La logique génocidaire : l’effacement d’un peuple

En 1943, 96% de la population juive de Thessalonique est décimée. Le cimetière est rasé, pillé, anéanti. Le passé est effacé. Les tombes devenues briques sont avalées par la ville, comme si les Juifs saloniciens n’avaient jamais existé. « Il ne reste rien à Salonique », assène le grand-père de Martin Barzilai.

Pour le photographe, chercher ces pierres, c’est une manière de « résister, de montrer que les Juifs sont toujours là ». Derrière Cimetière fantôme, Thessalonique, il y a cette volonté de « photographier le rien ». La photo permet de montrer des choses déjà visibles par les habitants de Thessalonique, mais auxquelles ils ne font plus attention, car elles font partie de leur quotidien. Pour continuer à faire exister le passé et ramener de la présence dans l’absence, Martin Barzilai met en lumière ces pierres tombales chargées d’une histoire qu’il refuse d’oublier.

Les visages de la mémoire

Dans Cimetière fantôme, Thessalonique, les clichés de tombes côtoient des portraits et témoignages de Saloniciens. Si le livre voit le jour, c’est grâce aux rencontres que Martin Barzilai fait sur place. Deux personnes en particulier jouent un rôle clef dans la genèse du projet : Jacky Benmayor, spécialiste de l’histoire juive à Thessalonique et dernier locuteur du judéo-espagnol en Grèce, capable de déchiffrer les inscriptions des pierres, et Iosif Vaena, pharmacien passionné par l’histoire du cimetière, qui a partagé avec Barzilai les emplacements des tombes qu’il avait déjà repérés dans la ville.

Au fil de l’entretien, une question revient, obsédante : dans quel état d’esprit se trouvaient ceux qui ont profané le cimetière ? Ont-ils ressenti de la culpabilité ? Et cette culpabilité, persiste-t-elle aujourd’hui ? Un début de réponse est apporté par l’interview d’Anna Theophylaktou, alors âgée de 99 ans, aujourd’hui décédée. En 1943, étudiante en médecine, elle participe à la construction du département d’anatomie. Avec les autres étudiants, elle récupère des pierres du cimetière pour fabriquer des tables de dissection. Aucun remord ne transparaît dans sa voix, elle se contente de justifier leur geste ainsi : « on n’avait rien, on s’est juste servis ».

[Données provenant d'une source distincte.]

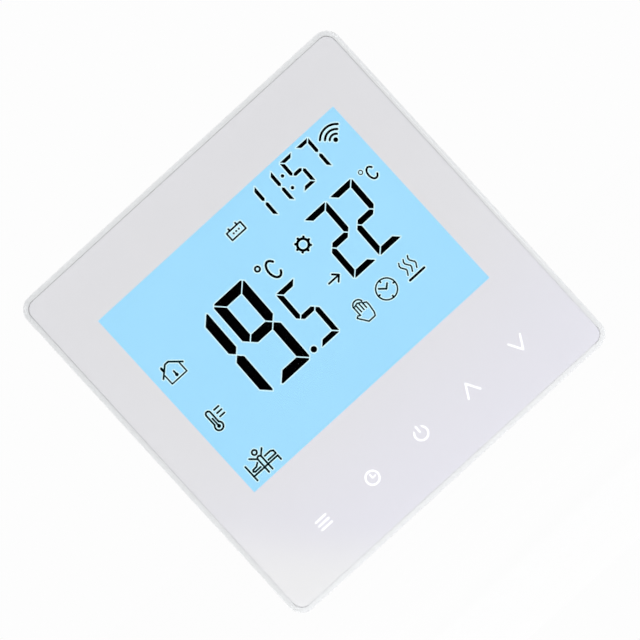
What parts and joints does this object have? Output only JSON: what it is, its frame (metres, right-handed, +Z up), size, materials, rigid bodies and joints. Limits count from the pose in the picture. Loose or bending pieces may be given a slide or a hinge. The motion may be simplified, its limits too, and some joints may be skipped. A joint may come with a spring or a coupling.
{
  "type": "programmable heating timer",
  "caption": "Square wall panel with a lit display and touch keys, on a power box with wire terminals that sits in a round wall box.",
  "frame": {"origin": "centre of the four wall slots, on the wall: the rear face of the steel mounting frame", "axes": "+X to the right as seen from the room, +Y into the wall, +Z up"},
  "size_m": [0.086, 0.0393, 0.086],
  "materials": {
    "clear_acrylic": "polished clear acrylic",
    "white_print": "smooth light grey-white screen print under the lens",
    "symbol_print": "translucent white print, lit from behind",
    "tape": "adhesive tissue tape",
    "white_shell": "fine-textured white ABS",
    "display_glass": "thin glass with polariser",
    "striped_rubber": "silicone rubber with carbon stripes",
    "diffuser_film": "matt white film",
    "light_guide": "clear acrylic with etched dots",
    "white_tray": "reflective white polycarbonate",
    "lamp": "ceramic package with yellow phosphor",
    "spring_wire": "bright nickel-plated spring wire",
    "green_board": "green solder resist on glass laminate",
    "radio_board": "black solder resist on glass laminate",
    "black_moulding": "moulded black epoxy or nylon",
    "tin_plate": "tin-plated steel sheet",
    "cell_steel": "satin nickel-plated steel",
    "sensor_bead": "dipped epoxy bead on tinned leads",
    "gold_plate": "gold-flashed brass",
    "galvanised_sheet": "spangled zinc-coated steel",
    "clip_steel": "stainless spring strip",
    "box_moulding": "fine-textured white polycarbonate blend",
    "zinc_screw": "bright zinc plate",
    "can_sleeve": "dark shrunk sleeve on an aluminium can",
    "yellow_case": "yellow moulded case",
    "blue_coat": "blue dipped coating",
    "fuse_body": "glass tube between nickel-plated caps",
    "ferrite": "sintered dark grey ferrite",
    "winding_tape": "yellow polyester tape",
    "relay_case": "blue moulded case",
    "contact_alloy": "copper alloy",
    "soft_iron": "nickel-plated soft iron",
    "coil_wire": "enamelled copper wire on a bobbin",
    "tinned_bar": "tinned brass strip",
    "terminal_moulding": "green moulded polyamide",
    "plated_cage": "nickel-plated steel",
    "terminal_screw": "bright zinc-plated steel"
  },
  "bodies": {
    "power_box": {"header_socket": "black_moulding", "mounting_frame": "galvanised_sheet", "retaining_clips": "clip_steel", "rear_box": "box_moulding", "box_cover": "box_moulding", "box_screws": "zinc_screw", "power_board": "green_board", "bulk_capacitors": "can_sleeve", "filter_capacitor": "yellow_case", "varistor": "blue_coat", "fuse": "fuse_body", "transformer_core": "ferrite", "transformer_winding": "winding_tape", "relay_cover": "relay_case", "relay_base": "black_moulding", "relay_fixed_contact": "contact_alloy", "relay_yoke": "soft_iron", "relay_coil": "coil_wire", "terminal_housing": "terminal_moulding", "current_bars": "tinned_bar"},
    "display_unit": {"front_lens": "clear_acrylic", "printed_mask": "white_print", "key_symbols": "symbol_print", "lens_tape": "tape", "front_shell": "white_shell", "lcd_front_glass": "display_glass", "lcd_rear_glass": "display_glass", "lcd_connector": "striped_rubber", "backlight_diffuser": "diffuser_film", "backlight_guide": "light_guide", "backlight_holder": "white_tray", "panel_lamps": "lamp", "touch_springs": "spring_wire", "key_light_tubes": "white_tray", "display_board": "green_board", "display_screws": "zinc_screw", "display_chips": "black_moulding", "radio_board": "radio_board", "radio_shield": "tin_plate", "clock_cell": "cell_steel", "cell_clip": "tin_plate", "buzzer": "black_moulding", "room_sensor": "sensor_bead", "header_pins": "gold_plate", "header_body": "black_moulding"},
    "relay_rocker": {"relay_armature": "soft_iron", "relay_blade": "contact_alloy"},
    "terminal_screw_1": {"terminal_screw_1": "terminal_screw"},
    "terminal_cage_1": {"terminal_cage_1": "plated_cage"},
    "terminal_screw_2": {"terminal_screw_2": "terminal_screw"},
    "terminal_cage_2": {"terminal_cage_2": "plated_cage"},
    "terminal_screw_3": {"terminal_screw_3": "terminal_screw"},
    "terminal_cage_3": {"terminal_cage_3": "plated_cage"},
    "terminal_screw_4": {"terminal_screw_4": "terminal_screw"},
    "terminal_cage_4": {"terminal_cage_4": "plated_cage"},
    "terminal_screw_5": {"terminal_screw_5": "terminal_screw"},
    "terminal_cage_5": {"terminal_cage_5": "plated_cage"},
    "terminal_screw_6": {"terminal_screw_6": "terminal_screw"},
    "terminal_cage_6": {"terminal_cage_6": "plated_cage"}
  },
  "joints": [
    {"name": "display_pull_off", "type": "slide", "parent": "power_box", "child": "display_unit", "axis": [0, -1, 0], "range_m": [0, 0.04], "deforming": ["retaining_clips"]},
    {"name": "relay_rocking", "type": "hinge", "parent": "power_box", "child": "relay_rocker", "pos_m": [-0.0083, 0.019, 0.0056], "axis": [0, 0, 1], "range_deg": [0, 4.5], "stiffness_Nm_per_rad": 0.004, "springref_deg": -4.58},
    {"name": "terminal_screw_1_turn", "type": "hinge", "parent": "power_box", "child": "terminal_screw_1", "pos_m": [-0.01905, 0.0174, -0.01075], "axis": [0, -1, 0], "range_deg": [0, 2809]},
    {"name": "terminal_cage_1_rise", "type": "slide", "parent": "power_box", "child": "terminal_cage_1", "axis": [0, 1, 0], "range_m": [0, 0.0039]},
    {"name": "terminal_screw_2_turn", "type": "hinge", "parent": "power_box", "child": "terminal_screw_2", "pos_m": [-0.01143, 0.0174, -0.01075], "axis": [0, -1, 0], "range_deg": [0, 2809]},
    {"name": "terminal_cage_2_rise", "type": "slide", "parent": "power_box", "child": "terminal_cage_2", "axis": [0, 1, 0], "range_m": [0, 0.0039]},
    {"name": "terminal_screw_3_turn", "type": "hinge", "parent": "power_box", "child": "terminal_screw_3", "pos_m": [-0.00381, 0.0174, -0.01075], "axis": [0, -1, 0], "range_deg": [0, 2809]},
    {"name": "terminal_cage_3_rise", "type": "slide", "parent": "power_box", "child": "terminal_cage_3", "axis": [0, 1, 0], "range_m": [0, 0.0039]},
    {"name": "terminal_screw_4_turn", "type": "hinge", "parent": "power_box", "child": "terminal_screw_4", "pos_m": [0.00381, 0.0174, -0.01075], "axis": [0, -1, 0], "range_deg": [0, 2809]},
    {"name": "terminal_cage_4_rise", "type": "slide", "parent": "power_box", "child": "terminal_cage_4", "axis": [0, 1, 0], "range_m": [0, 0.0039]},
    {"name": "terminal_screw_5_turn", "type": "hinge", "parent": "power_box", "child": "terminal_screw_5", "pos_m": [0.01143, 0.0174, -0.01075], "axis": [0, -1, 0], "range_deg": [0, 2809]},
    {"name": "terminal_cage_5_rise", "type": "slide", "parent": "power_box", "child": "terminal_cage_5", "axis": [0, 1, 0], "range_m": [0, 0.0039]},
    {"name": "terminal_screw_6_turn", "type": "hinge", "parent": "power_box", "child": "terminal_screw_6", "pos_m": [0.01905, 0.0174, -0.01075], "axis": [0, -1, 0], "range_deg": [0, 2809]},
    {"name": "terminal_cage_6_rise", "type": "slide", "parent": "power_box", "child": "terminal_cage_6", "axis": [0, 1, 0], "range_m": [0, 0.0039]}
  ],
  "couplings": [
    {"joint": "terminal_screw_1_turn", "follows": "terminal_cage_1_rise", "rad_per_m": 12566},
    {"joint": "terminal_screw_2_turn", "follows": "terminal_cage_2_rise", "rad_per_m": 12566},
    {"joint": "terminal_screw_3_turn", "follows": "terminal_cage_3_rise", "rad_per_m": 12566},
    {"joint": "terminal_screw_4_turn", "follows": "terminal_cage_4_rise", "rad_per_m": 12566},
    {"joint": "terminal_screw_5_turn", "follows": "terminal_cage_5_rise", "rad_per_m": 12566},
    {"joint": "terminal_screw_6_turn", "follows": "terminal_cage_6_rise", "rad_per_m": 12566}
  ]
}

Cartographier les vestiges pour contrer l’oubli

La carte de Thessalonique créée par Martin Barzilai pour recenser les fragments de tombes disséminés dans la ville.

Carte de Thessalonique issue de Cimetière fantôme, Thessalonique pour recenser l’emplacement des fragments de tombes disséminés dans la ville. © Créaphis éditions, 2023


Au fil de son enquête, Martin Barzilai entreprend de cartographier les vestiges du cimetière. Il est le premier à créer un plan recensant les pierres tombales éparpillées dans la ville. Une initiative inédite, que le photographe justifie par cet adage bien connu dans la communauté juive : « Pour vivre heureux, vivons cachés ». Une formule qui traduit la volonté d’un peuple meurtri de ne plus se faire remarquer.

Mais le plan est loin d’être exhaustif, et de nombreuses pierres restent encore à découvrir. « Ce livre, c’est un pas vers… car le travail de la mémoire est toujours en évolution », conclut Martin Barzilai.